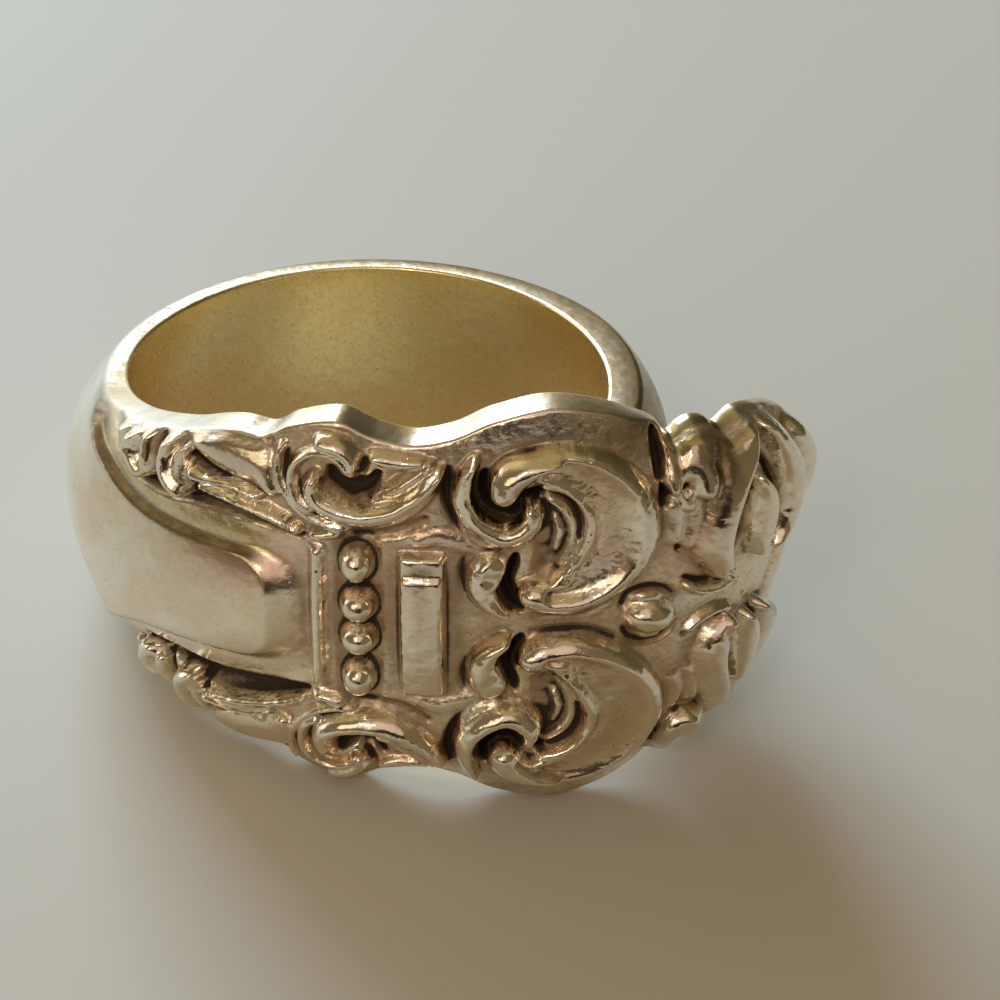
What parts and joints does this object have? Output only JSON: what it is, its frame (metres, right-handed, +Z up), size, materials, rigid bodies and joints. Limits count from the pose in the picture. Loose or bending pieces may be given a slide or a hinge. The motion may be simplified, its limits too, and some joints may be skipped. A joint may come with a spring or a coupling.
{
  "type": "spoon ring",
  "caption": "Spoon ring: a silver spoon handle bent round the finger, its wide scrolled end lapped over the plain tapered tail. Lies on its side.",
  "frame": {"origin": "middle of the bounding box at the floor, the ring lying on its side", "axes": "+Z up from the floor, -Y towards the ornate plate, +X towards the rolled tip"},
  "size_m": [0.0278, 0.0242, 0.0163],
  "materials": {
    "silver": "polished silver, tarnished in the hollows"
  },
  "bodies": {
    "root": {"spoon_ring": "silver"}
  },
  "joints": []
}
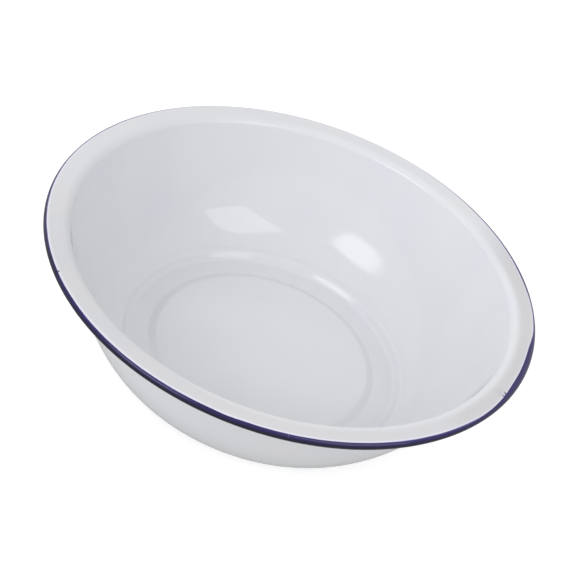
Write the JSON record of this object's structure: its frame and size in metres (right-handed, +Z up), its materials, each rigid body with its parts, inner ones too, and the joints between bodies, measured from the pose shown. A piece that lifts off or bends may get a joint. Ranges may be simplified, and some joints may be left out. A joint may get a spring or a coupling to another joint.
{
  "type": "enamel basin bowl",
  "caption": "Round enamelled steel wash basin: curved wall, flat flange, rolled edge with a navy band, shallow foot ring and raised floor.",
  "frame": {"origin": "centre of the foot ring's underside, where the basin stands", "axes": "+Z up along the axis of the bowl; +X and +Y are any two square directions, since the basin is turned about +Z"},
  "size_m": [0.3599, 0.36, 0.103],
  "materials": {
    "steel": "pressed low-carbon sheet, pickled",
    "ground_enamel": "fired ground coat, dark blue-black",
    "white_enamel": "glossy fired cover coat, slightly cool white",
    "navy_enamel": "glossy fired cover coat, navy, brushed on by hand"
  },
  "bodies": {
    "root": {"steel_shell": "steel", "inner_ground_coat": "ground_enamel", "outer_ground_coat": "ground_enamel", "inner_cover_coat": "white_enamel", "outer_cover_coat": "white_enamel", "rim_band": "navy_enamel"}
  },
  "joints": []
}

####

## Task objective
Send back each record exactly as it stands.

## Answer
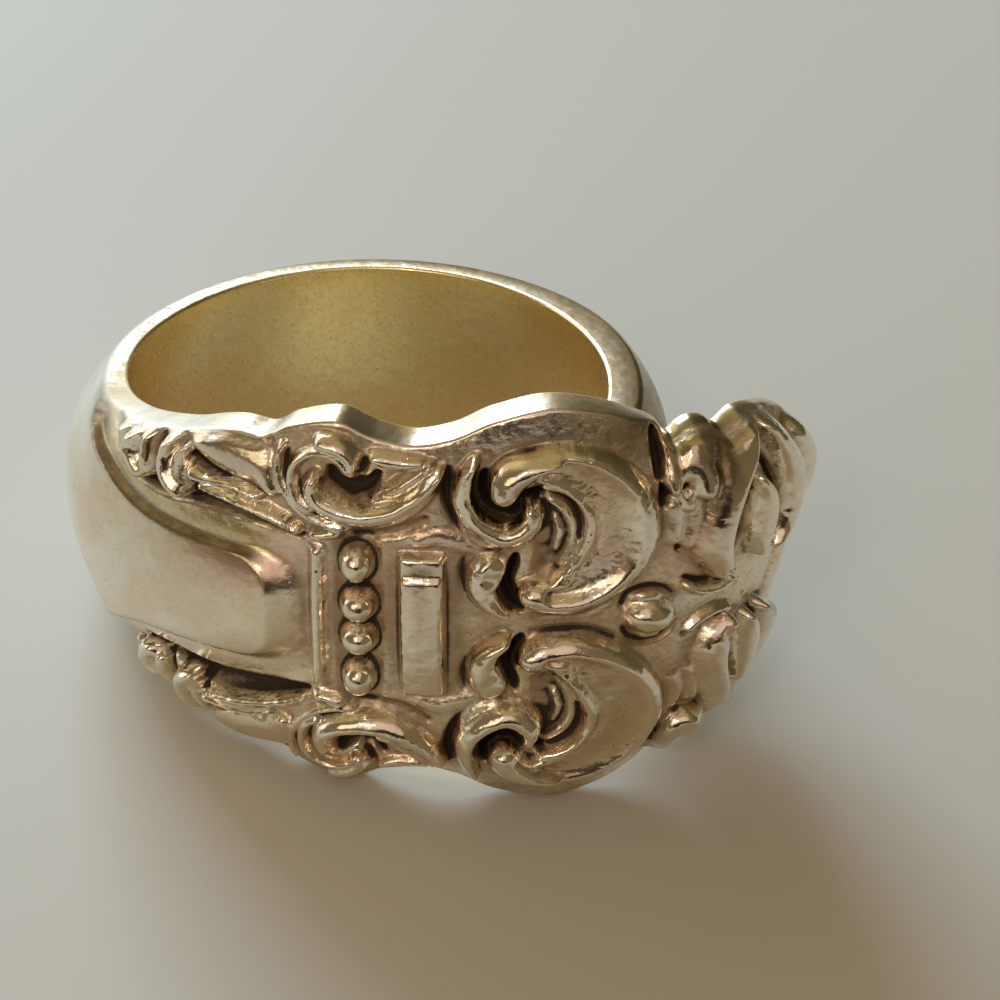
What parts and joints does this object have? Output only JSON: what it is, its frame (metres, right-handed, +Z up), size, materials, rigid bodies and joints. Limits count from the pose in the picture. Loose or bending pieces may be given a slide or a hinge. The motion may be simplified, its limits too, and some joints may be skipped. A joint may come with a spring or a coupling.
{
  "type": "spoon ring",
  "caption": "Spoon ring: a silver spoon handle bent round the finger, its wide scrolled end lapped over the plain tapered tail. Lies on its side.",
  "frame": {"origin": "middle of the bounding box at the floor, the ring lying on its side", "axes": "+Z up from the floor, -Y towards the ornate plate, +X towards the rolled tip"},
  "size_m": [0.0278, 0.0242, 0.0163],
  "materials": {
    "silver": "polished silver, tarnished in the hollows"
  },
  "bodies": {
    "root": {"spoon_ring": "silver"}
  },
  "joints": []
}
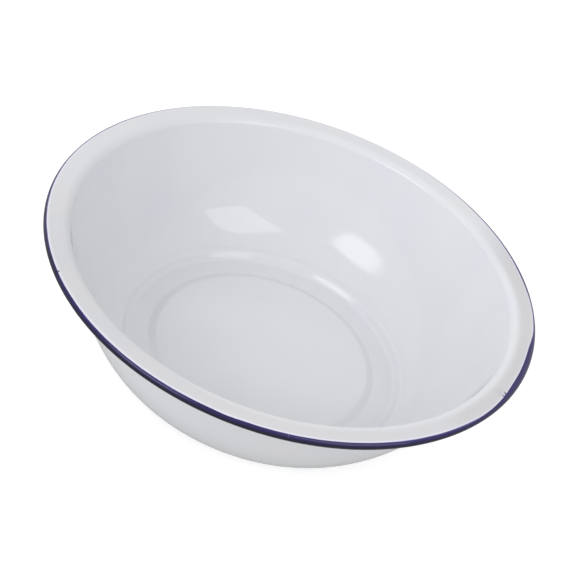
Write the JSON record of this object's structure: its frame and size in metres (right-handed, +Z up), its materials, each rigid body with its parts, inner ones too, and the joints between bodies, measured from the pose shown. A piece that lifts off or bends may get a joint. Ranges may be simplified, and some joints may be left out. A joint may get a spring or a coupling to another joint.
{
  "type": "enamel basin bowl",
  "caption": "Round enamelled steel wash basin: curved wall, flat flange, rolled edge with a navy band, shallow foot ring and raised floor.",
  "frame": {"origin": "centre of the foot ring's underside, where the basin stands", "axes": "+Z up along the axis of the bowl; +X and +Y are any two square directions, since the basin is turned about +Z"},
  "size_m": [0.3599, 0.36, 0.103],
  "materials": {
    "steel": "pressed low-carbon sheet, pickled",
    "ground_enamel": "fired ground coat, dark blue-black",
    "white_enamel": "glossy fired cover coat, slightly cool white",
    "navy_enamel": "glossy fired cover coat, navy, brushed on by hand"
  },
  "bodies": {
    "root": {"steel_shell": "steel", "inner_ground_coat": "ground_enamel", "outer_ground_coat": "ground_enamel", "inner_cover_coat": "white_enamel", "outer_cover_coat": "white_enamel", "rim_band": "navy_enamel"}
  },
  "joints": []
}